Laurel flies back to the city where Audrey used to live and work as a real estate agent. There, she meets her late sister's tenant, Basel (Jake Johnson), who is confused about Audrey's sudden change of personality, because Audrey was never nice to him before. While posing as her sister, she learns that Audrey had a married boyfriend, Charles (Ron Livingston), but broke up with him before the accident. Laurel continues to spend more time with Basel and Audrey's best friend and coworker Claudia (Frankie Shaw), who grows suspicious due to Audrey's change of behavior and sudden lack of skills at work.

Eventually, Laurel and Basel fall in love and begin a relationship. When she finally feels that she is adapting to her new life, Laurel accidentally introduces Charles as her ex-boyfriend to her boss Edith (Sabrina Lloyd), not knowing that Charles is actually Edith's husband, and getting immediately fired as a result. Shortly after this, Basel proposes to Laurel saying that he has loved her since they first met, which to Laurel means he loves her as Audrey, not as herself. Unable to continue deceiving everyone, Laurel reveals the truth to Basel, but he is devastated by her deception and breaks up with her.
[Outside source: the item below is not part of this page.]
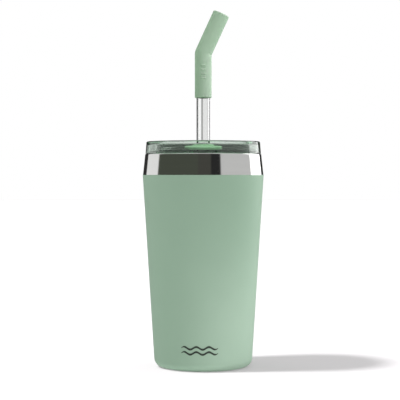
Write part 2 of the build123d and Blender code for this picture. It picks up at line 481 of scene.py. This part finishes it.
def powder_coat():
    """The coat, with a softly rounded edge where it stops under the bare band."""
    edge_fillet = 0.17 * MM
    coat_end = foot_radius + 2.5 * MM
    outline = rounded([
        (shoulder_radius - coat_wall, shoulder_height, 0),
        (shoulder_radius, shoulder_height, edge_fillet),
        (base_line_radius, 0, base_corner),
        (coat_end, 0, 0),
        (coat_end, coat_wall, 0),
        (base_line_radius - coat_wall, coat_wall, base_corner - coat_wall),
    ])
    piece = lathe("coat", split_long_runs(outline, 12 * MM), segments=256)
    keep_flats_flat(piece)
    sage_coat.dress(piece)
    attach(piece, "vessel")
    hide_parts("powder_coat")
    return piece


def inner_liner():
    """The drinking cup: flat floor, round corner, slanting wall and the inner half of the lip."""
    shoulder_bend = 12.0 * MM
    inside = rounded(
        [
            (0, liner_floor, 0),
            (liner_floor_radius, liner_floor, 8.0 * MM),
            (liner_shoulder_radius, shoulder_height, shoulder_bend),
            (mouth_radius, rim_height, 1.3 * MM),
            (lip_middle, rim_height, 0),
        ],
        closed=False,
    )
    outside = rounded(
        [
            (lip_middle, rim_height - steel_wall, 0),
            (mouth_radius + steel_wall, rim_height - steel_wall, 0.8 * MM),
            (liner_shoulder_radius + steel_wall, shoulder_height, shoulder_bend),
            (liner_floor_radius + steel_wall, liner_floor - steel_wall, 8.5 * MM),
            (0, liner_floor - steel_wall, 0),
        ],
        closed=False,
    )
    outline = split_long_runs(inside + outside, 12 * MM, closed=False)
    piece = lathe("drinking_cup", outline, segments=256, on_axis=True)
    keep_flats_flat(piece)
    liner_steel.dress(piece)
    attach(piece, "vessel")
    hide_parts("inner_liner")
    return piece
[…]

Laurel returns home to her father and confesses her impersonation to him. He is shocked, while at the same time being relieved that the daughter he felt closer to is still alive. There is another funeral, this time for Audrey. After talking to Claudia, and receiving encouragement from her father after showing him her original paintings, Laurel eventually comes to terms with her own insecurities about being the less worthy sister. She returns to the city as herself and looks for Basel, who's still upset but also still in love with her. In the end he forgives her; they share a kiss and start making plans for the future.

== Cast ==
- Zoe Kazan as Laurel/Audrey
  - Katherine Macanufo as Laurel/Audrey double
- Jake Johnson as Basel
- John Carroll Lynch as Frank, Laurel and Audrey's father
- Frankie Shaw as Claudia
- Shae D'lyn as May, Frank's fiancée
- Ron Livingston as Charles
- Sterling Beaumon as Hunter
- Robin Reiser as Hunter's Mom
- Luka Jones as Patrick
- Sabrina Lloyd as Edith
- Danny Pudi as Dr. Rao

== Production ==
On March 30, 2012, Zoe Kazan and Jake Johnson joined the cast of The Pretty One to play lead roles, Jenée LaMarque wrote the script and she made her directorial debut of her own 2011 black listed script. The filming started on June 1, 2012. Sterling Beaumon also joined the cast in the middle of June as Hunter, a womanizer who is sleeping with his former babysitter. Later on 22 June, Ron Livingston joined the cast to play Charles, Robin Schorr and Steven Berger produced the film.

=== Filming ===
The filming began in early June 2012 in Los Angeles.